→ **What this task involves**
Write each line out again exactly as written.

→ **Records provided**
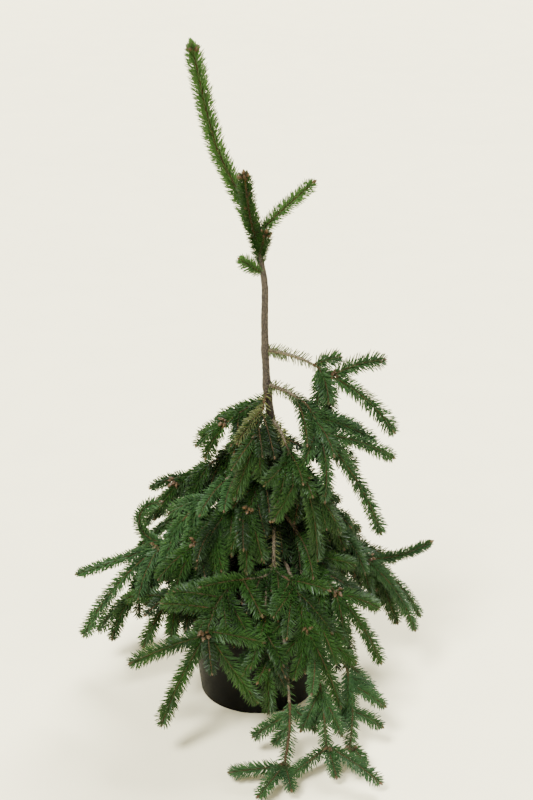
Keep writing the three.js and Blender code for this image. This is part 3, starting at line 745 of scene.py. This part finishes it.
# short close needles on a few thin shoots, by mass and number, and long loose ones on old pale twigs
slim = {"spacing": 0.22, "lean": (62, 30)}
slimShoots = {
    ("left_long", 1): 12.2, ("left_long", 5): 13.4, ("left_mid", 0): 12.2, ("left_mid", 1): 11.0,
    ("left_mid", 2): 11.0, ("right_long", 2): 12.2, ("left_upper", 0): 12.2, ("back_left_mid", 0): 9.0,
    ("back_left_mid", 1): 9.0,
}
sparse = {"needle": 14.5, "spacing": 0.95, "lean": (60, 44), "radius": (1.6, 1.2)}
# added to the number of the bough or mass, so that each has random numbers of its own
seeds = {"boughFill": 500, "boughInner": 700, "mass": 900, "drape": 1300}
endWhorl = {"above": 0.95, "bare": 7}  # shoots this high on the stem leave its end buds bare


def dressBough(name, branch, look):
    curve = boughCurve(branch)
    boughs.append({"name": name, "curve": curve, "branch": branch})
    root = boughSize["twin" if "side" in branch else "root"]
    addAxis(curve, "bough", look["oldTint"], name + "_bough", cover=look["clad"],
            radius=(root, boughSize["tip"]))
    node = (name if "end" in branch else "front_left") + "_foliage"
    thickness, number = look["fill"][0], len(boughs)
    # the green of the bough's fill; right_hanging's is mid, so that every other filler there gets painted shade
    under = look.get("under", look["tint"])
    addHanging("fill", curve, thickness, under, node, randomSeries(seeds["boughFill"] + number))
    if thickness > leastInner and look["inner"]:
        # inner shoots are all in the shade green: painted shade inside the crown
        addHanging("inner", curve, thickness, "shade", node, randomSeries(seeds["boughInner"] + number))


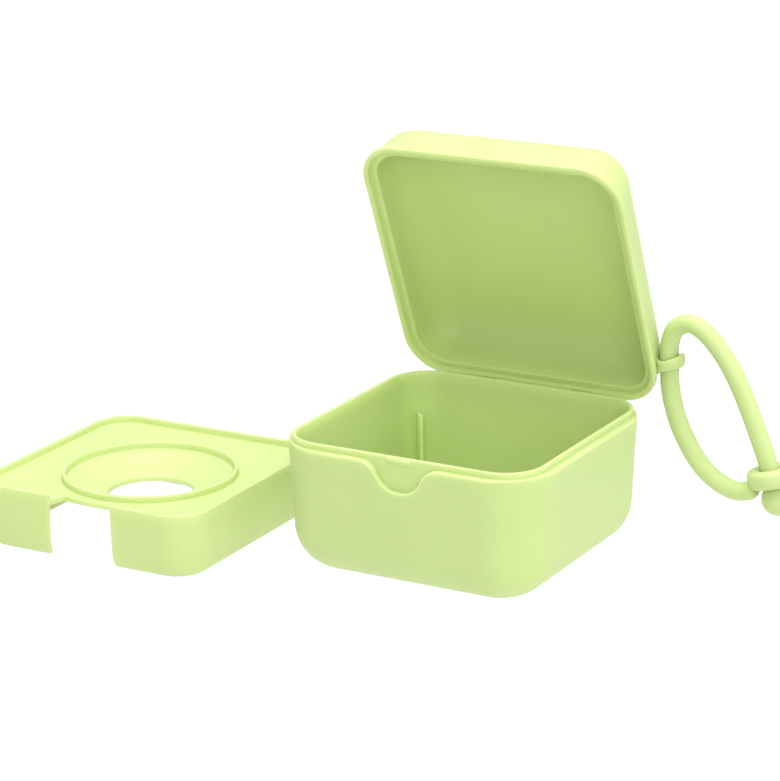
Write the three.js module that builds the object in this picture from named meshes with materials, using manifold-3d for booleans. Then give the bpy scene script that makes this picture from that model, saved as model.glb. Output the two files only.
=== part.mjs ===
// A pacifier sterilizer case: a rounded square tub, a hinged lid with a carrying strap, and a
// lift-out tray that holds a pacifier over the water. Millimetres, +Z up, the tub's front faces -Y.
// The origin is the middle of the tub's underside. The lid stands part open and the tray is out.
import * as THREE from "three";
import { mergeVertices } from "three/addons/utils/BufferGeometryUtils.js";
import Module from "manifold-3d";

// Tub
const caseWidth = 80; // across the shoulder that the lid closes on
const shoulderHeight = 37;
const tubCornerRadius = 16.7;
const tubDraftShare = 0.05; // the wall draws in by this share of the height below the shoulder
const footFillet = 12;
const shoulderRound = 0.4;
const floorThickness = 2.8;
const cavityFillet = 9;
const cavityDraftShare = 0.03;

// Lip of the tub, which stands inside the lid's rim
const lipInset = 2.1;
const lipRise = 1.7;
const lipThickness = 1.1;
const lipCornerRadius = 11.6;
const lipRound = 0.2;
const leadInHeight = 2.1;
const leadInDepth = 0.45;

// Finger notch in the tub's front, and the catch bump over it
const notchAcross = 0.9; // its middle, from the tub's
const notchMiddle = 6.5; // from there to the middle of a flank
const notchBlend = 4.6; // half of a flank's width
const notchDepth = 7.95;
const notchStep = 0.05; // keeps the notch's back just off the lip's own face
const catchRadius = 0.75;
const catchHalfWidth = 3.85;
const catchProud = 0.5;

// Ribs in the tub's corners that carry the tray's skirt
const ribThickness = 1;
const ribTopHeight = 26.6;
const ribReach = 4.6; // from the cavity's corner towards the middle
const ribRoot = 6; // what runs into the corner's wall

// Lid
const lidHeight = 17.95; // above its rim
const closingGap = 0.25; // between the shoulder and the closed lid's rim
const rimOverhang = 0.11; // past the tub's shoulder
const rimCornerRadius = 12.1;
const rimBandHeight = 1.65;
const rimBandProud = 0.37;
const rimBandBlend = 0.7;
const rimRound = 0.2;
const lidCornerRadius = 13.1;
const lidSideDraftShare = 0.161;
const lidFrontDraftShare = 0.045;
const hollowDraftShare = 0.02;
const crownFillet = 10.35;
const lidWall = 2.3;
const rebateDepth = 1.55;
const rimThickness = 1.55; // beside the rebate
const rimRearThickness = 1.9;
const ledgeWidth = 2;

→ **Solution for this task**
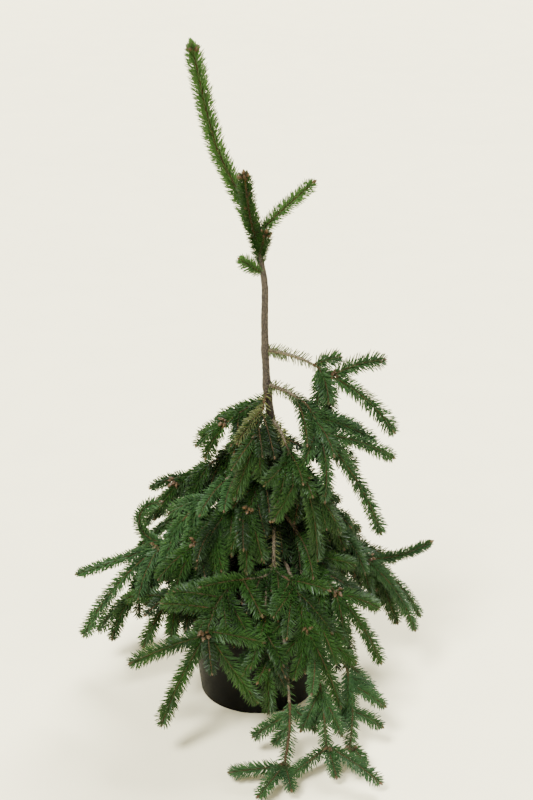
Keep writing the three.js and Blender code for this image. This is part 3, starting at line 745 of scene.py. This part finishes it.
# short close needles on a few thin shoots, by mass and number, and long loose ones on old pale twigs
slim = {"spacing": 0.22, "lean": (62, 30)}
slimShoots = {
    ("left_long", 1): 12.2, ("left_long", 5): 13.4, ("left_mid", 0): 12.2, ("left_mid", 1): 11.0,
    ("left_mid", 2): 11.0, ("right_long", 2): 12.2, ("left_upper", 0): 12.2, ("back_left_mid", 0): 9.0,
    ("back_left_mid", 1): 9.0,
}
sparse = {"needle": 14.5, "spacing": 0.95, "lean": (60, 44), "radius": (1.6, 1.2)}
# added to the number of the bough or mass, so that each has random numbers of its own
seeds = {"boughFill": 500, "boughInner": 700, "mass": 900, "drape": 1300}
endWhorl = {"above": 0.95, "bare": 7}  # shoots this high on the stem leave its end buds bare


def dressBough(name, branch, look):
    curve = boughCurve(branch)
    boughs.append({"name": name, "curve": curve, "branch": branch})
    root = boughSize["twin" if "side" in branch else "root"]
    addAxis(curve, "bough", look["oldTint"], name + "_bough", cover=look["clad"],
            radius=(root, boughSize["tip"]))
    node = (name if "end" in branch else "front_left") + "_foliage"
    thickness, number = look["fill"][0], len(boughs)
    # the green of the bough's fill; right_hanging's is mid, so that every other filler there gets painted shade
    under = look.get("under", look["tint"])
    addHanging("fill", curve, thickness, under, node, randomSeries(seeds["boughFill"] + number))
    if thickness > leastInner and look["inner"]:
        # inner shoots are all in the shade green: painted shade inside the crown
        addHanging("inner", curve, thickness, "shade", node, randomSeries(seeds["boughInner"] + number))


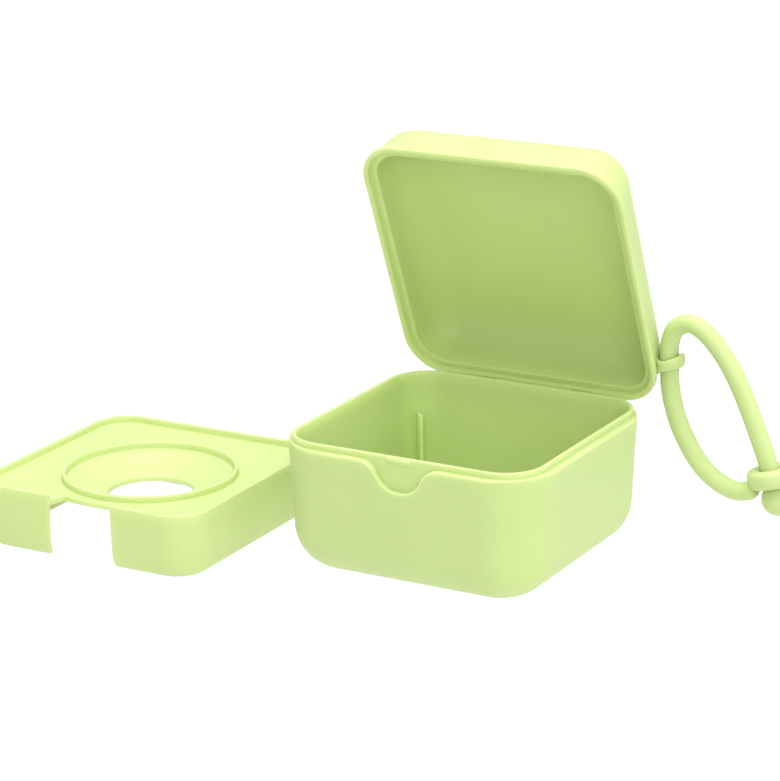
Write the three.js module that builds the object in this picture from named meshes with materials, using manifold-3d for booleans. Then give the bpy scene script that makes this picture from that model, saved as model.glb. Output the two files only.
=== part.mjs ===
// A pacifier sterilizer case: a rounded square tub, a hinged lid with a carrying strap, and a
// lift-out tray that holds a pacifier over the water. Millimetres, +Z up, the tub's front faces -Y.
// The origin is the middle of the tub's underside. The lid stands part open and the tray is out.
import * as THREE from "three";
import { mergeVertices } from "three/addons/utils/BufferGeometryUtils.js";
import Module from "manifold-3d";

// Tub
const caseWidth = 80; // across the shoulder that the lid closes on
const shoulderHeight = 37;
const tubCornerRadius = 16.7;
const tubDraftShare = 0.05; // the wall draws in by this share of the height below the shoulder
const footFillet = 12;
const shoulderRound = 0.4;
const floorThickness = 2.8;
const cavityFillet = 9;
const cavityDraftShare = 0.03;

// Lip of the tub, which stands inside the lid's rim
const lipInset = 2.1;
const lipRise = 1.7;
const lipThickness = 1.1;
const lipCornerRadius = 11.6;
const lipRound = 0.2;
const leadInHeight = 2.1;
const leadInDepth = 0.45;

// Finger notch in the tub's front, and the catch bump over it
const notchAcross = 0.9; // its middle, from the tub's
const notchMiddle = 6.5; // from there to the middle of a flank
const notchBlend = 4.6; // half of a flank's width
const notchDepth = 7.95;
const notchStep = 0.05; // keeps the notch's back just off the lip's own face
const catchRadius = 0.75;
const catchHalfWidth = 3.85;
const catchProud = 0.5;

// Ribs in the tub's corners that carry the tray's skirt
const ribThickness = 1;
const ribTopHeight = 26.6;
const ribReach = 4.6; // from the cavity's corner towards the middle
const ribRoot = 6; // what runs into the corner's wall

// Lid
const lidHeight = 17.95; // above its rim
const closingGap = 0.25; // between the shoulder and the closed lid's rim
const rimOverhang = 0.11; // past the tub's shoulder
const rimCornerRadius = 12.1;
const rimBandHeight = 1.65;
const rimBandProud = 0.37;
const rimBandBlend = 0.7;
const rimRound = 0.2;
const lidCornerRadius = 13.1;
const lidSideDraftShare = 0.161;
const lidFrontDraftShare = 0.045;
const hollowDraftShare = 0.02;
const crownFillet = 10.35;
const lidWall = 2.3;
const rebateDepth = 1.55;
const rimThickness = 1.55; // beside the rebate
const rimRearThickness = 1.9;
const ledgeWidth = 2;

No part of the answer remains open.